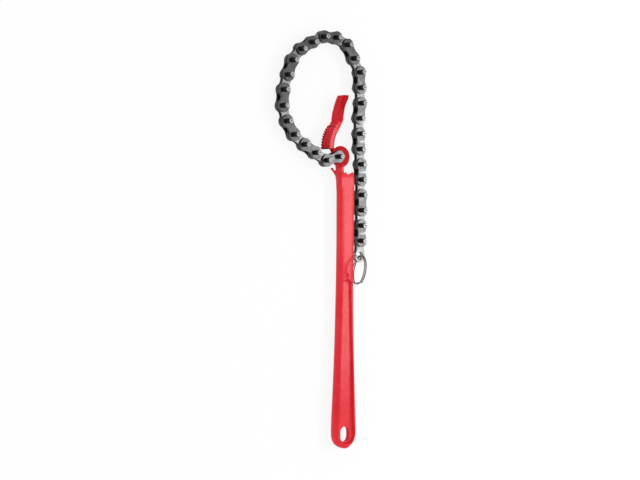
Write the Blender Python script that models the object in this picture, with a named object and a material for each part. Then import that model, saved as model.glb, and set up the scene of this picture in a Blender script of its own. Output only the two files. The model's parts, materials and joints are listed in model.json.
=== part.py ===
# Chain wrench lying on its side: a one-piece handle with boss and toothed jaw,
# a chain of pinned links that starts at the boss, and a split ring on its last link.
# Metres, +Z up. The origin is the axis of the anchor pin at floor level, +Y runs
# from the grip to the jaw, and heights are counted from the wrench's middle plane.
import bpy
import bmesh
from math import asin, cos, pi, radians, sin
from mathutils import Matrix, Vector

MM = 0.001
OBJECT_NAME = "chain_wrench"

# Running clearance between neighbours, and how far a cutter overshoots what it cuts
GAP = 0.3 * MM
OVERRUN = 2.0 * MM
SHARP_ANGLE = radians(30)
FLAT_ANGLE = radians(0.5)

# Chain
PITCH = 15.875 * MM
PIN_RADIUS = 2.5 * MM
PIN_LENGTH = 19.5 * MM
BUSH_RADIUS = 3.7 * MM
LOBE_RADIUS = 6.5 * MM
WAIST_HEIGHT = 9.6 * MM
PLATE_THICKNESS = 1.5 * MM
INNER_WIDTH = 1.8 * MM
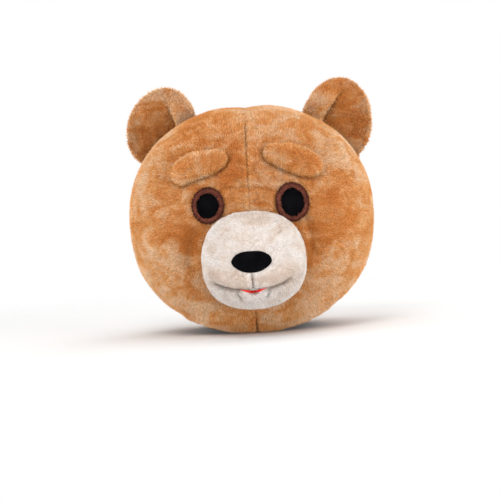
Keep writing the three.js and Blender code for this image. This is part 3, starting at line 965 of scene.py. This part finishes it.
# Where the plush is brushed paler (above 0) or stays deeper in colour: across, up, reach and amount
paleSpots = [
    (-0.15, -0.085, 0.05, 1.0),
    (0.14, -0.1, 0.05, 0.9),
    (-0.06, -0.15, 0.045, 0.7),
    (0.08, -0.15, 0.04, 0.5),
    (0.03, 0.18, 0.05, 0.8),
    (-0.15, 0.09, 0.04, 0.5),
    (0.15, 0.1, 0.04, 0.6),
    (-0.19, 0.0, 0.04, 0.4),
    (-0.105, -0.02, 0.035, -0.7),
    (0.115, -0.03, 0.045, -0.8),
    (0.13, 0.035, 0.04, -0.5),
    (-0.02, 0.085, 0.03, -0.6),
    (-0.07, 0.14, 0.035, -1.2),
    (0.05, 0.135, 0.03, 0.4),
    (0.07, 0.045, 0.02, 0.5),
    (0.0, 0.03, 0.02, 0.6),
]
paleBack = 0.3


def paleOnHead(vert):
    x, z = acrossUp(vert.co)
    if vert.co.y > headMiddle.y:
        return paleBack
    return sum(
        amount * bell(math.hypot(x - across, z - height), reach)
        for across, height, reach, amount in paleSpots
    )


def sewnOnHead(point):
    if abs(point.x - headMiddle.x) < headValues["seamHalfWidth"]:
        return True
    if any(withinHole(hole, point, headValues["sewnMargin"]) for hole in holes):
        return True
    return min(nodeTrees[name].find_nearest(point)[3] for name in sewnOn) < headValues["sewnMargin"]


def lineHead(outer):  # refines the skin, presses the seam in and joins the lining to it
    refined(outer)
    fitHoles(outer)
    for side in (-1, 1):
        bisect(outer, headMiddle.x + side * headValues["seamHalfWidth"], headValues["edgeWeld"])
    bmesh.ops.triangulate(outer, faces=outer.faces[:])
    moveAll(outer, faceMove)
    lining = radialForm(headValues, headValues["subdivisions"] - 1, innerRadius)
    cutHoles(lining)
    bmesh.ops.reverse_faces(lining, faces=lining.faces)
    for face in lining.faces:
        face.material_index = 1
    liningMesh = bpy.data.meshes.new("lining")
    lining.to_mesh(liningMesh)
    lining.free()
    outer.from_mesh(liningMesh)
    bpy.data.meshes.remove(liningMesh)
    margin = headValues["rimMargin"]
    for hole in holes:
        free = [edge for edge in outer.edges if edge.is_boundary]
        rims = [edge for edge in free if all(withinHole(hole, vert.co, margin) for vert in edge.verts)]
        for face in bmesh.ops.bridge_loops(outer, edges=rims)["faces"]:
            face.material_index = 1 if hole is neckPlace else 2


def makeHead(values):
    shape = radialForm(values, values["subdivisions"], outerRadius)
    cutHoles(shape)
    shape.normal_update()
    for vert in shape.verts:
        vert.co -= vert.normal * mask["headSkinDepth"]
    made = newPiece("head", shape)
    simulatePadding(made, values["padding"], sewnOnHead)
    edited(made, lineHead)
    shadeSmooth(made)
    setShades(made, hollow=hollowOnHead, pale=paleOnHead)
    finishPiece(made, [tanSkin, liningCloth, noseCloth], ["head_shell"])
    return made


head = makeHead(headValues)


def growHeadPile(values):
    def shareAt(vert):
        return 1 - values["seamBare"] * seamLine(vert.co, values["seamBareWidth"])

    def tallAt(vert):
        pressed = values["seamShort"] * seamLine(vert.co, values["seamShortWidth"])
        return 1 - values["hollowShort"] * hollowOnHead(vert) - pressed

    def napAt(vert):
        arm = (vert.co - headMiddle).normalized()
        outwards = Vector((arm.x, 0, arm.z + values["napTilt"])) * values["napOut"]
        return (outwards.x, values["napBack"], -values["nap"] + outwards.z * values["napUp"])

    bare = {
        face.index
        for face in head.data.polygons
        if face.material_index > 0 or covered(face.center, face.normal)
    }
    for depth, towardsBack in (("front", -1), ("back", 1)):
        for side, towardsLeft in (("left", 1), ("right", -1)):
            def within(face):
                middle = face.calc_center_median() - headMiddle
                return face.index not in bare and middle.y * towardsBack >= 0 and middle.x * towardsLeft > 0

            name = "head_pile_" + depth + "_" + side
            growPile(head, name, values, tanPile, within, shareAt, napAt, tallAt)


growHeadPile(headValues["pile"])
print("head finished")


# Pads that are sewn to the head: brows, ears, and one for muzzle and lower lip

def awayFromHead(point):
    return nodeTrees["head_shell"].find_nearest(point)[3]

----

> YOUR INSTRUCTIONS
Extract the entries above verbatim.

> EXERCISE OUTPUT
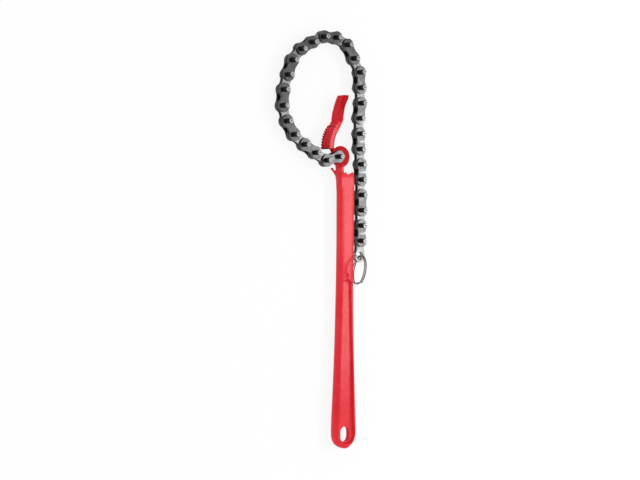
Write the Blender Python script that models the object in this picture, with a named object and a material for each part. Then import that model, saved as model.glb, and set up the scene of this picture in a Blender script of its own. Output only the two files. The model's parts, materials and joints are listed in model.json.
=== part.py ===
# Chain wrench lying on its side: a one-piece handle with boss and toothed jaw,
# a chain of pinned links that starts at the boss, and a split ring on its last link.
# Metres, +Z up. The origin is the axis of the anchor pin at floor level, +Y runs
# from the grip to the jaw, and heights are counted from the wrench's middle plane.
import bpy
import bmesh
from math import asin, cos, pi, radians, sin
from mathutils import Matrix, Vector

MM = 0.001
OBJECT_NAME = "chain_wrench"

# Running clearance between neighbours, and how far a cutter overshoots what it cuts
GAP = 0.3 * MM
OVERRUN = 2.0 * MM
SHARP_ANGLE = radians(30)
FLAT_ANGLE = radians(0.5)

# Chain
PITCH = 15.875 * MM
PIN_RADIUS = 2.5 * MM
PIN_LENGTH = 19.5 * MM
BUSH_RADIUS = 3.7 * MM
LOBE_RADIUS = 6.5 * MM
WAIST_HEIGHT = 9.6 * MM
PLATE_THICKNESS = 1.5 * MM
INNER_WIDTH = 1.8 * MM
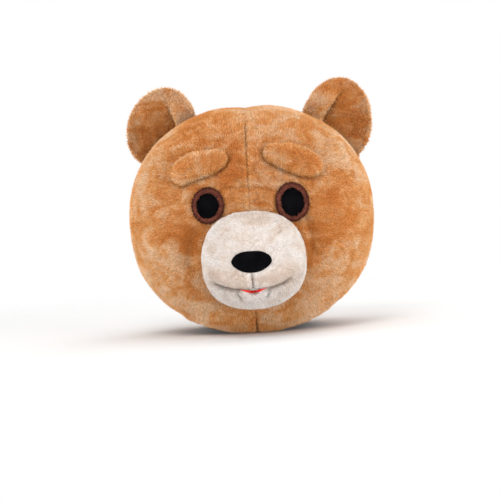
Keep writing the three.js and Blender code for this image. This is part 3, starting at line 965 of scene.py. This part finishes it.
# Where the plush is brushed paler (above 0) or stays deeper in colour: across, up, reach and amount
paleSpots = [
    (-0.15, -0.085, 0.05, 1.0),
    (0.14, -0.1, 0.05, 0.9),
    (-0.06, -0.15, 0.045, 0.7),
    (0.08, -0.15, 0.04, 0.5),
    (0.03, 0.18, 0.05, 0.8),
    (-0.15, 0.09, 0.04, 0.5),
    (0.15, 0.1, 0.04, 0.6),
    (-0.19, 0.0, 0.04, 0.4),
    (-0.105, -0.02, 0.035, -0.7),
    (0.115, -0.03, 0.045, -0.8),
    (0.13, 0.035, 0.04, -0.5),
    (-0.02, 0.085, 0.03, -0.6),
    (-0.07, 0.14, 0.035, -1.2),
    (0.05, 0.135, 0.03, 0.4),
    (0.07, 0.045, 0.02, 0.5),
    (0.0, 0.03, 0.02, 0.6),
]
paleBack = 0.3


def paleOnHead(vert):
    x, z = acrossUp(vert.co)
    if vert.co.y > headMiddle.y:
        return paleBack
    return sum(
        amount * bell(math.hypot(x - across, z - height), reach)
        for across, height, reach, amount in paleSpots
    )


def sewnOnHead(point):
    if abs(point.x - headMiddle.x) < headValues["seamHalfWidth"]:
        return True
    if any(withinHole(hole, point, headValues["sewnMargin"]) for hole in holes):
        return True
    return min(nodeTrees[name].find_nearest(point)[3] for name in sewnOn) < headValues["sewnMargin"]


def lineHead(outer):  # refines the skin, presses the seam in and joins the lining to it
    refined(outer)
    fitHoles(outer)
    for side in (-1, 1):
        bisect(outer, headMiddle.x + side * headValues["seamHalfWidth"], headValues["edgeWeld"])
    bmesh.ops.triangulate(outer, faces=outer.faces[:])
    moveAll(outer, faceMove)
    lining = radialForm(headValues, headValues["subdivisions"] - 1, innerRadius)
    cutHoles(lining)
    bmesh.ops.reverse_faces(lining, faces=lining.faces)
    for face in lining.faces:
        face.material_index = 1
    liningMesh = bpy.data.meshes.new("lining")
    lining.to_mesh(liningMesh)
    lining.free()
    outer.from_mesh(liningMesh)
    bpy.data.meshes.remove(liningMesh)
    margin = headValues["rimMargin"]
    for hole in holes:
        free = [edge for edge in outer.edges if edge.is_boundary]
        rims = [edge for edge in free if all(withinHole(hole, vert.co, margin) for vert in edge.verts)]
        for face in bmesh.ops.bridge_loops(outer, edges=rims)["faces"]:
            face.material_index = 1 if hole is neckPlace else 2


def makeHead(values):
    shape = radialForm(values, values["subdivisions"], outerRadius)
    cutHoles(shape)
    shape.normal_update()
    for vert in shape.verts:
        vert.co -= vert.normal * mask["headSkinDepth"]
    made = newPiece("head", shape)
    simulatePadding(made, values["padding"], sewnOnHead)
    edited(made, lineHead)
    shadeSmooth(made)
    setShades(made, hollow=hollowOnHead, pale=paleOnHead)
    finishPiece(made, [tanSkin, liningCloth, noseCloth], ["head_shell"])
    return made


head = makeHead(headValues)


def growHeadPile(values):
    def shareAt(vert):
        return 1 - values["seamBare"] * seamLine(vert.co, values["seamBareWidth"])

    def tallAt(vert):
        pressed = values["seamShort"] * seamLine(vert.co, values["seamShortWidth"])
        return 1 - values["hollowShort"] * hollowOnHead(vert) - pressed

    def napAt(vert):
        arm = (vert.co - headMiddle).normalized()
        outwards = Vector((arm.x, 0, arm.z + values["napTilt"])) * values["napOut"]
        return (outwards.x, values["napBack"], -values["nap"] + outwards.z * values["napUp"])

    bare = {
        face.index
        for face in head.data.polygons
        if face.material_index > 0 or covered(face.center, face.normal)
    }
    for depth, towardsBack in (("front", -1), ("back", 1)):
        for side, towardsLeft in (("left", 1), ("right", -1)):
            def within(face):
                middle = face.calc_center_median() - headMiddle
                return face.index not in bare and middle.y * towardsBack >= 0 and middle.x * towardsLeft > 0

            name = "head_pile_" + depth + "_" + side
            growPile(head, name, values, tanPile, within, shareAt, napAt, tallAt)


growHeadPile(headValues["pile"])
print("head finished")


# Pads that are sewn to the head: brows, ears, and one for muzzle and lower lip

def awayFromHead(point):
    return nodeTrees["head_shell"].find_nearest(point)[3]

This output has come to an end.